= Quasiperfect number =

Numbers whose sum of divisors is twice the number plus 1

Unsolved problem in mathematics: Do quasiperfect numbers exist?

In mathematics, a quasiperfect number is a natural number n for which the sum of all its divisors (the sum-of-divisors function $\sigma(n)$) is equal to $2n + 1$. Equivalently, n is the sum of its non-trivial divisors (that is, its divisors excluding 1 and n). No quasiperfect numbers have been found so far.

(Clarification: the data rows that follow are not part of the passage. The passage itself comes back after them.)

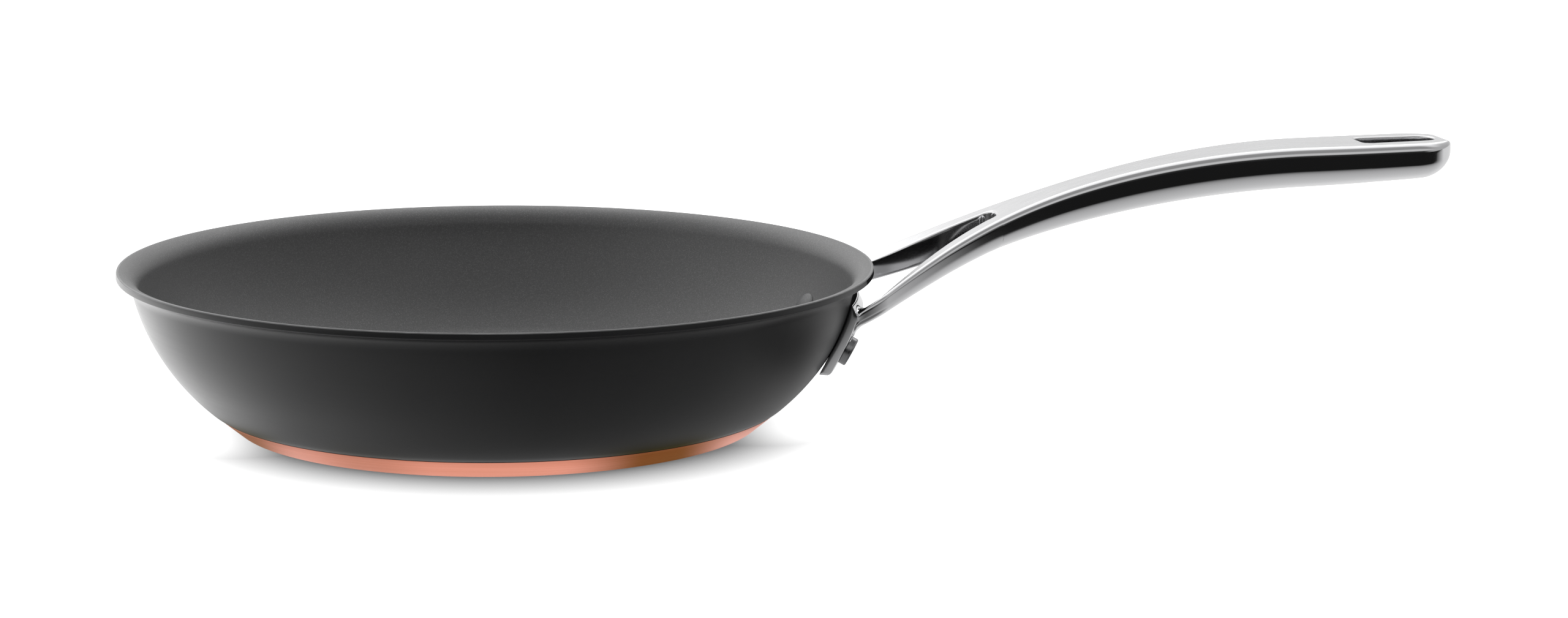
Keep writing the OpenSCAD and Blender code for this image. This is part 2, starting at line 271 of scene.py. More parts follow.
LIP_C = np.array([
    RIM_R + LIP_R * math.sin(math.radians(LIP_SLOPE)),
    PAN_H - (LIP_R + WALL_T) * math.cos(math.radians(LIP_SLOPE)),
])
HEEL_C = np.array([
    SKIRT_TOP_R - SKIRT_LEDGE - HEEL_R * math.sin(math.radians(HEEL_SLOPE)),
    SKIRT_H + HEEL_R * math.cos(math.radians(HEEL_SLOPE)),
])
SIDE_C = circle_meet(HEEL_C, SIDE_R - HEEL_R, LIP_C, SIDE_R + LIP_R)
SIDE_TOP_A = angle_of(LIP_C - SIDE_C)
HEEL_TOP_A = angle_of(HEEL_C - SIDE_C)
RIVET_TILT = math.asin((SIDE_C[1] - RIVET_LEVEL) / SIDE_R)
FLOOR_Z = STACK_H + FLOOR_T


def heel_x(z):
    """Radius of the outside at height z, low on the heel."""
    return HEEL_C[0] + math.sqrt(HEEL_R ** 2 - (z - HEEL_C[1]) ** 2)


def side_x(z):
    """The same on the wall's main curve."""
    return SIDE_C[0] + math.sqrt(SIDE_R ** 2 - (z - SIDE_C[1]) ** 2)


def bowl_outside():
    """From the axis under the floor, up the wall and under the lip."""
    low_a = math.degrees(math.asin((STACK_H - HEEL_C[1]) / HEEL_R))
    rim_a = 90 + LIP_SLOPE + math.degrees(RIM_ROUND / LIP_R)
    return np.vstack([
        line([0, STACK_H], [heel_x(STACK_H), STACK_H])[:-1],
        arc(HEEL_C, HEEL_R, low_a, HEEL_TOP_A, HEEL_STEPS),
        arc(SIDE_C, SIDE_R, HEEL_TOP_A, SIDE_TOP_A, SIDE_STEPS)[1:],
        arc(LIP_C, LIP_R, 180 + SIDE_TOP_A, rim_a, LIP_STEPS)[1:],
    ])


def bowl_rim():
    """The cut edge of the lip, with both its corners rounded."""
    slope = math.radians(LIP_SLOPE)
    out = np.array([math.cos(slope), math.sin(slope)])
    up = np.array([-math.sin(slope), math.cos(slope)])
    under = LIP_C + LIP_R * up
    over = LIP_C + (LIP_R + WALL_T) * up
    return np.vstack([
        arc(under - (out - up) * RIM_ROUND, RIM_ROUND, LIP_SLOPE - 90, LIP_SLOPE, RIM_STEPS)[1:],
        arc(over - (out + up) * RIM_ROUND, RIM_ROUND, LIP_SLOPE, LIP_SLOPE + 90, RIM_STEPS),
    ])


def bowl_inside():
    """From the lip's edge over and down the wall to the axis on the cooking floor."""
    run = SIDE_R - WALL_T - FLOOR_FILLET
    level = FLOOR_Z + FLOOR_FILLET
    fillet_c = np.array([SIDE_C[0] + math.sqrt(run ** 2 - (level - SIDE_C[1]) ** 2), level])
    fillet_a = angle_of(fillet_c - SIDE_C)
    lip_r = LIP_R + WALL_T
    rim_a = 90 + LIP_SLOPE + math.degrees(RIM_ROUND / lip_r)
    return np.vstack([
        arc(LIP_C, lip_r, rim_a, 180 + SIDE_TOP_A, LIP_STEPS)[1:],
        arc(SIDE_C, SIDE_R - WALL_T, SIDE_TOP_A, fillet_a, SIDE_STEPS)[1:],
        arc(fillet_c, FLOOR_FILLET, fillet_a, -90, FILLET_STEPS)[1:],
        line([fillet_c[0], FLOOR_Z], [0, FLOOR_Z])[1:],
    ])


# Meshes

def add_mesh(name, points, faces, materials, finish_of=None):
    """A smooth-shaded piece from points in millimetres. finish_of gives each face's material index."""
    mesh = bpy.data.meshes.new(name)
    mesh.from_pydata([tuple(p * MM) for p in np.asarray(points, float)], [], faces)
    for material in materials:
        mesh.materials.append(material)
    if finish_of is not None:
        mesh.polygons.foreach_set("material_index", finish_of)
    tidy_mesh(mesh)
    piece = bpy.data.objects.new(name, mesh)
    bpy.context.scene.collection.objects.link(piece)
    return piece


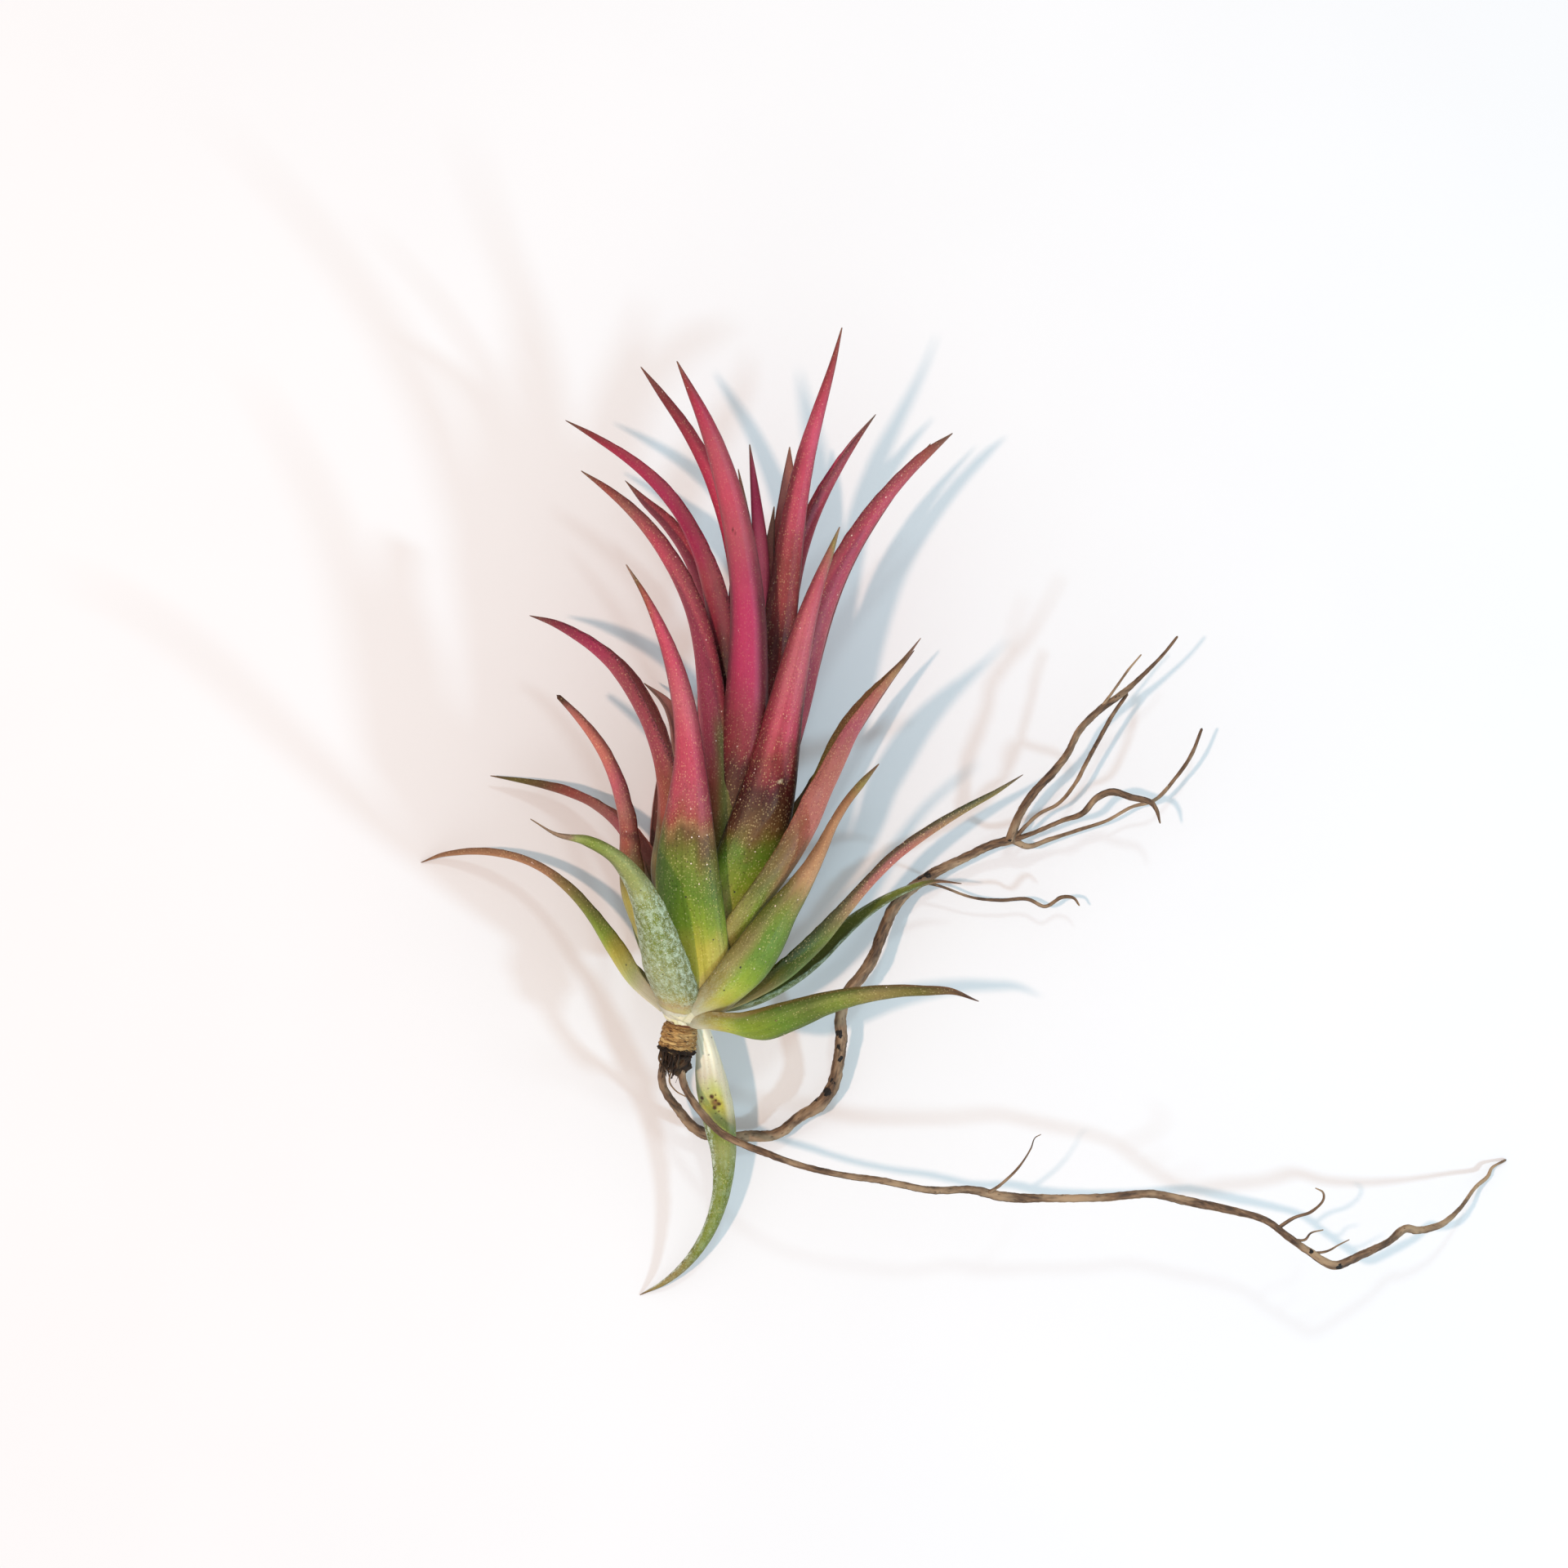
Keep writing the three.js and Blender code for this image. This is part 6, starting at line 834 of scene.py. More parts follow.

The quasiperfect numbers are the abundant numbers of minimal abundance (which is 1).

== Theorems ==
If a quasiperfect number exists, it must be an odd square number greater than 10^{35} and have at least seven distinct prime factors.

== Related ==
For a perfect number n the sum of all its divisors is equal to $2n$. For an almost perfect number n the sum of all its divisors is equal to $2n - 1$.

Numbers n whose sum of factors equals $2n + 2$ are known to exist. They are of form $2^{n - 1} \times (2^n - 3)$ where $2^n - 3$ is a prime. The only exception known so far is $650 = 2 \times 5^2 \times 13$. They are 20, 104, 464, 650, 1952, 130304, 522752, ... . Numbers n whose sum of factors equals $2n - 2$ are also known to exist. They are of form $2^{n - 1} \times (2^n + 1)$ where $2^n + 1$ is prime. No exceptions are found so far. Because of the five known Fermat primes, there are five such numbers known: 3, 10, 136, 32896 and 2147516416

Betrothed numbers relate to quasiperfect numbers like amicable numbers relate to perfect numbers.